Was eigentlich dahintersteckt? Als störend empfundene Mitmenschen sollen aus der Innenstadt ferngehalten werden, die jährlich von einer knappen Million Tourist:innen besucht wird. Man zwingt die Menschen, Notunterkünfte aufzusuchen, und beraubt sie der Entscheidung, auf der Straße zu schlafen, auch um die mitunter desolaten Zustände in den Unterkünften zu vermeiden. Wohnungen gibt es ja keine. Von einem menschenwürdigen Umgang mit den „Mietunfähigen“ ist das alles weit entfernt.
https://strafrecht-online.org/nl-2019-11-22 [II.]
Und apropos Menschenwürde: Über eine verbrämend so bezeichnete „defensive Architektur“ wird den Betroffenen das Leben weiter erschwert. Bänke etwa werden so gebaut, dass sie zum Schlafen nicht geeignet sind.
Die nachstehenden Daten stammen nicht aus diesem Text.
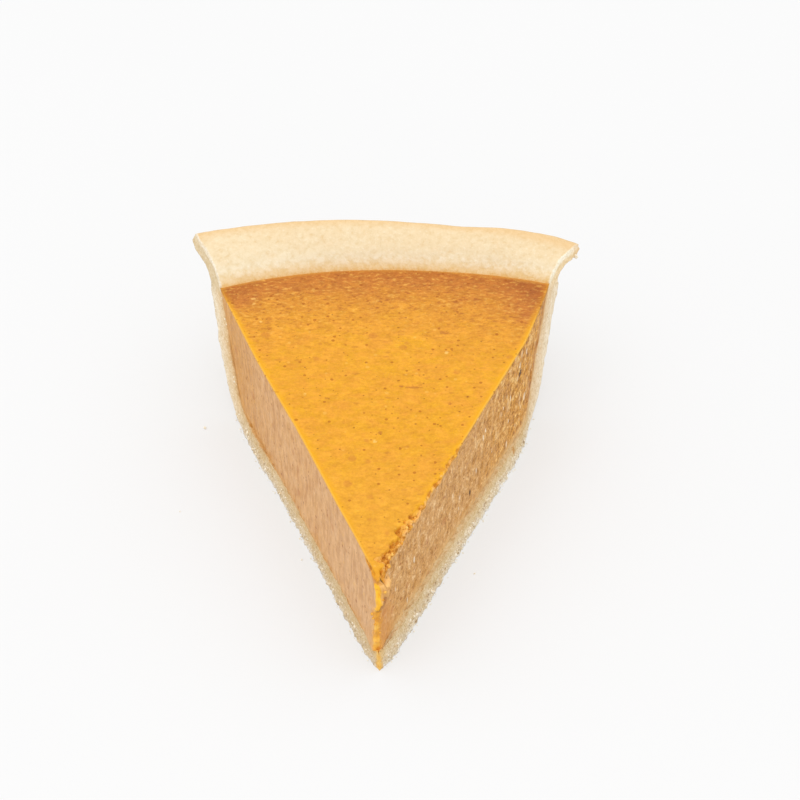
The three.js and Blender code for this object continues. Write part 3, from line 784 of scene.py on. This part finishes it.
def filling_material():
    g = Graph("baked_pumpkin", (0.8, 1.1, 1.3))
    yellow, amber = (219, 156, 27), (217, 147, 44)
    toasted, brown, deep = (203, 134, 44), (182, 109, 45), (160, 88, 36)
    line, edge_line = (230, 164, 10), (232, 178, 72)
    rust, dark = (204, 138, 58), (118, 56, 12)
    pale, glint = (234, 182, 88), (250, 234, 206)

    drop, edge, from_rim, base = g.attributes("drop", "edge", "from_rim", "base")
    side, radius, nose = g.attributes("side", "radius", "nose")
    right_side = g.step(side, 0.45, 0.55)

    cloud, patch = g.noise(20, 3, 0.55), g.noise(5, 3, 0.6)
    blotch = g.noise(2.8, 2, 0.5, g.place((0.8, 1.1, 1)))
    mottle = g.noise(1.9, 3, 0.55, g.place((0.8, 1.2, 1)))
    wrinkle = g.noise(0.9, 3, 0.6, g.place((0.66, 1.25, 1)), 0.3)
    grain, fine = g.noise(0.8, 2, 0.6), g.noise(0.4, 2, 0.6)

    # The skin on top: yellow with amber patches, toasted and brown towards the wall.
    hue = patch * 0.45 + mottle * 0.65 + cloud * 0.2 + radius * 0.0012
    skin = g.mix(g.step(hue, 0.52, 0.88), yellow, amber)
    skin = g.tint(g.fade(radius, 12.0, 50.0, 0.5), (219, 155, 50), skin)
    heat = (from_rim - patch * 9.0 - cloud * 8.0 - mottle * 6.0 - g.attribute("corner") * 9.0
            + g.step(side, 0.8, 1.0, 0.0, -4.5) + g.step(side, 0.1, 0.4, 0.0, -2.5))
    skin = g.tint(g.fade(heat, -8.0, 17.0, 0.85), toasted, skin)
    skin = g.tint(g.fade(heat, -11.5, 0.0, 0.86), brown, skin)
    skin = g.tint(g.fade(heat, -18.0, -11.0, 0.8), deep, skin)
    near_rim = g.step(from_rim, 4.0, 34.0, 1.0, 0.25)
    # Pale on the wrinkles' crests is painted highlight, and deep brown in their hollows is painted
    # shade.
    skin = g.tint(g.step(wrinkle, 0.52, 0.7) * near_rim * 0.42, pale, skin)
    skin = g.tint(g.fade(wrinkle, 0.3, 0.48) * near_rim * 0.7, deep, skin)
    skin = g.tone(skin, (mottle, near_rim * 0.16 + 0.1))
    skin = g.tone(skin, (blotch, 0.09), (grain, 0.12), (fine, 0.04))
    by_edge = g.fade(edge + mottle * 1.6, 0.8, 2.8)
    off_corner = g.step(from_rim - right_side * 5.0, 1.0, 11.0, 0.3, 1.0)
    skin = g.tint(by_edge * off_corner * g.step(radius, 8.0, 26.0, 0.3, 0.75), line, skin)
    at_edge = g.fade(edge + grain * 0.4, 0.3, 0.7, 0.7)
    skin = g.tint(at_edge * off_corner, edge_line, skin)
    by_wall = from_rim + mottle * 1.6 + wrinkle * 1.6 + g.step(side, 0.6, 1.0, 0.0, -0.2)
    skin = g.tint(g.fade(by_wall, 1.3, 2.8, 0.8), (210, 148, 66), skin)
    dashes = g.spots(1.9, 0.45, 0.3, g.place((0.55, 1.2, 1)))
    skin = g.tint(dashes * 0.35, (176, 108, 34), skin)

    # The cut sides: tan with upright streaks, rougher on the right, rusty by the pastry.
    streak = g.noise(1.3, 3, 0.55, g.place((1, 1, 0.25)), 0.4)
    pit = g.noise(1.9, 4, 0.66, g.place((1, 1, 0.8)))
    left = g.mix(g.step(streak * 0.6 + patch * 0.4, 0.36, 0.64), (210, 157, 101), (222, 174, 121))
    left = g.tint(g.step(streak, 0.52, 0.7, 0.0, 0.7), (186, 131, 72), left)
    left = g.tint(g.step(radius, 62.0, 92.0, 0.0, 0.75), (209, 150, 76), left)
    left = g.tint(g.fade(radius, 12.0, 45.0, 0.4), (214, 171, 128), left)
    left = g.tone(left, (streak, 0.24), (pit, 0.18), (fine, 0.1))
    blend = pit * 0.65 + streak * 0.12 + grain * 0.23
    near_half = g.ramp(blend, (0.37, (180, 126, 62)), (0.5, (210, 157, 93)),
                       (0.64, (232, 190, 136)))
    far_half = g.ramp(blend, (0.37, (168, 108, 34)), (0.5, (212, 150, 66)), (0.63, (240, 195, 122)))
    outer_half = g.step(radius, 40.0, 78.0)
    right = g.mix(outer_half, near_half, far_half)
    right = g.tone(right, (fine, 0.22), (grain, outer_half * 0.1 + 0.16))
    # Dark spots on the outer half: painted shade of small pits.
    pit_shade = g.spots(1.9, 0.7, 0.35, g.place((1, 1, 0.7))) * outer_half
    right = g.tint(pit_shade * 0.55, (140, 86, 24), right)
    # Pale flecks there: painted highlights.
    fleck_highlights = g.spots(1.8, 0.6, 0.22, g.place((1.1, 1.1, 0.6))) * outer_half
    right = g.tint(fleck_highlights * 0.5, (248, 216, 168), right)
    sides = g.mix(right_side, left, right)
    by_base = g.fade(base + patch * 6.0, 2.5, 6.5)
    by_pie_wall = g.fade(from_rim + patch * 5.0 - right_side * 1.5, 2.0, 5.5)
    near_pastry = g.math("MAXIMUM", by_base, by_pie_wall)
    sides = g.tint(near_pastry * g.step(mottle, 0.4, 0.65, 0.15, 0.6), rust, sides)
    blobs = g.spots(3.0, 1.0, 0.5, g.place((1, 1, 0.7))) * g.step(near_pastry, 0.0, 0.6)
    sides = g.tint(blobs * 0.6, (190, 122, 36), sides)
    # Darker brown by the wall on the right: painted shade in the narrow gap between filling and wall.
    sides = g.tint(g.fade(from_rim, 1.0, 7.0, 0.6) * right_side, (172, 108, 52), sides)
    # Paler by the base and the pie's wall, mostly on the right: partly soaked filling, partly painted
    # light that lifts the shade in the corner where the filling meets the pastry.
    from_pastry = g.math("MINIMUM", base, from_rim)
    soak_and_fill_light = g.fade(from_pastry + grain * 1.4, 0.8, 3.2, 0.85)
    soak_and_fill_light = soak_and_fill_light * (right_side * 0.8 + 0.2)
    sides = g.tint(soak_and_fill_light, (234, 198, 142), sides)
    by_nose = g.fade(radius, 2.0, 10.0) * g.step(drop, 8.0, 12.0) * right_side
    sides = g.tint(by_nose * 0.7, (214, 145, 72), sides)

    on_skin = g.fade(drop + grain * 0.5, 0.35, 0.65)
    colour = g.mix(on_skin, sides, skin)

    # The torn strip and the bits left in it, the smeared nose, its lump, and painted shadows under the
    # lump and under the skin's edge.
    bits = g.noise(1.1, 3, 0.55)
    near_tip = g.fade(radius, 14.0, 24.0)
    golden = g.ramp(bits, (0.36, (188, 118, 34)), (0.6, (236, 164, 48)))
    tan = g.ramp(bits, (0.36, (176, 106, 32)), (0.5, (214, 147, 52)), (0.66, (240, 180, 78)))
    broken = g.mix(near_tip, golden, tan)
    colour = g.tint(g.step(g.attribute("torn"), 0.3, 0.6) * 0.85, broken, colour)
    left_in = g.mix(near_tip, (248, 186, 56), (232, 170, 78))
    colour = g.tint(g.step(g.attribute("torn_bit"), 0.3, 0.7) * 0.7, left_in, colour)
    nibbled = g.fade(radius, 30.0, 44.0) * right_side * g.step(bits, 0.42, 0.6)
    nibbled = nibbled * g.fade(edge, 0.3, 0.7) * g.fade(drop, 0.8, 1.6)
    colour = g.tint(nibbled * 0.6, (236, 184, 118), colour)
    in_middle = g.step(side + bits * 0.3 - 0.15, 0.0, 0.25)
    in_middle = in_middle * g.fade(side + bits * 0.5 - 0.25, 0.62, 1.0)
    smear = g.step(nose + g.noise(1.8, 3) * 0.5 - 0.25, 0.66, 0.9)
    smear = smear * (in_middle * 0.8 + 0.2)
    smeared = g.ramp(g.noise(2.4, 2, 0.5), (0.36, (222, 150, 54)), (0.5, (243, 175, 60)),
                     (0.62, (252, 200, 96)))
    smeared = g.tint(g.fade(base, 3.0, 11.0, 0.5), (250, 186, 70), smeared)
    colour = g.tint(smear * 0.9, smeared, colour)
    lump = g.mix(g.step(side + bits * 0.5, 0.6, 0.95), (252, 188, 48), (230, 176, 106))
    lump = g.tone(lump, (g.noise(1.8, 2, 0.5), 0.22), (bits, 0.14))
    lump_side = g.step(side * 6.0 + nose, 0.8, 1.0, 0.0, 0.9)
    colour = g.tint(g.step(g.attribute("lump"), 0.25, 0.6) * lump_side, lump, colour)
    # Painted shadow under the lump.
    shadow_share = g.step(g.attribute("lump_shadow") + bits * 0.6 - 0.3, 0.2, 0.7)
    colour = g.tint(shadow_share * 0.6, (158, 94, 34), colour)
    # Ochre band on the nose just under the skin's edge: painted shadow below the skin.
    skin_shadow = nose * g.step(drop, 0.1, 0.3) * g.fade(drop, 0.5, 0.9)
    colour = g.tint(skin_shadow * 0.5, (204, 134, 46), colour)
    skin_tip = g.fade(radius + bits * 2.0 - 1.0, 2.0, 3.2) * g.fade(drop, 0.2, 0.6)
    colour = g.tint(skin_tip * 0.7, (214, 144, 30), colour)

    # Spice specks all over, soft blotches, pale dots, painted highlights, and the marks that stand out,
    # some of them painted highlights and painted shade.
    off_nose = 1.0 - g.step(nose, 0.2, 0.6)
    colour = g.tint(g.spots(1.5, 0.36, 0.26) * off_nose * 0.6, (156, 80, 10), colour)
    colour = g.tint(g.spots(0.95, 0.22, 0.14) * off_nose * 0.5, dark, colour)
    colour = g.tint(g.spots(4.0, 1.0, 0.35) * 0.35, (182, 106, 44), colour)
    colour = g.tint(g.spots(2.2, 0.42, 0.25) * 0.35, pale, colour)
    # Long pale glints on the right-hand cut: painted highlights.
    long_glints = g.spots(2.0, 0.42, 0.18, g.place((1, 1, 0.35))) * right_side
    long_glints = long_glints * g.step(drop, 0.6, 1.6)
    colour = g.tint(long_glints * 0.7, glint, colour)
    for marks, shade, share in (
            (BROWN_MARKS, (166, 96, 38), 0.6), (PALE_MARKS, (242, 198, 112), 0.6),
            (SOAKED_MARKS, (180, 120, 44), 0.7), (HIGHLIGHT_MARKS, glint, 0.9),
            (HOLE_SHADE_MARKS, (60, 34, 16), 0.9)):
        for mark in marks:
            colour = g.tint(g.mark(*mark) * share, shade, colour)

    rough_side = streak * (1.0 - right_side * 0.5) + pit * (right_side * 1.5 + 0.3)
    height = (mottle * 0.4 + wrinkle * near_rim * 0.5 + grain * 0.3 + fine * 0.2
              + rough_side * g.step(drop, 0.2, 0.8))
    roughness = g.step(mottle, 0.3, 0.7, 0.45, 0.62)
    return g.finish(colour, roughness, g.bump(height, 0.25), 0.15)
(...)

Menschen, die häufig nicht viel mehr haben als eben ihre Würde, werden ganz offensichtlich als störende Objekte empfunden, die es von Postkartenmotiven fernzuhalten gilt.
Es muss sich etwas ändern. Das Konzept Housing First immerhin ernst zu nehmen, wäre ein Anfang. Doch auch aufseiten des Bundes machen wir uns wenig Hoffnungen. Wenn die Ampelregierung auf S. 99 ihres Koalitionsvertrags „wohnungslose junge Menschen […] u.a. mit Housing First Konzepten fördern“ möchte, zeugt diese Beschränkung auf „junge Menschen“ bereits von einer Kapitulation vor dem Problem. Schade. Vor allem für die Betroffenen.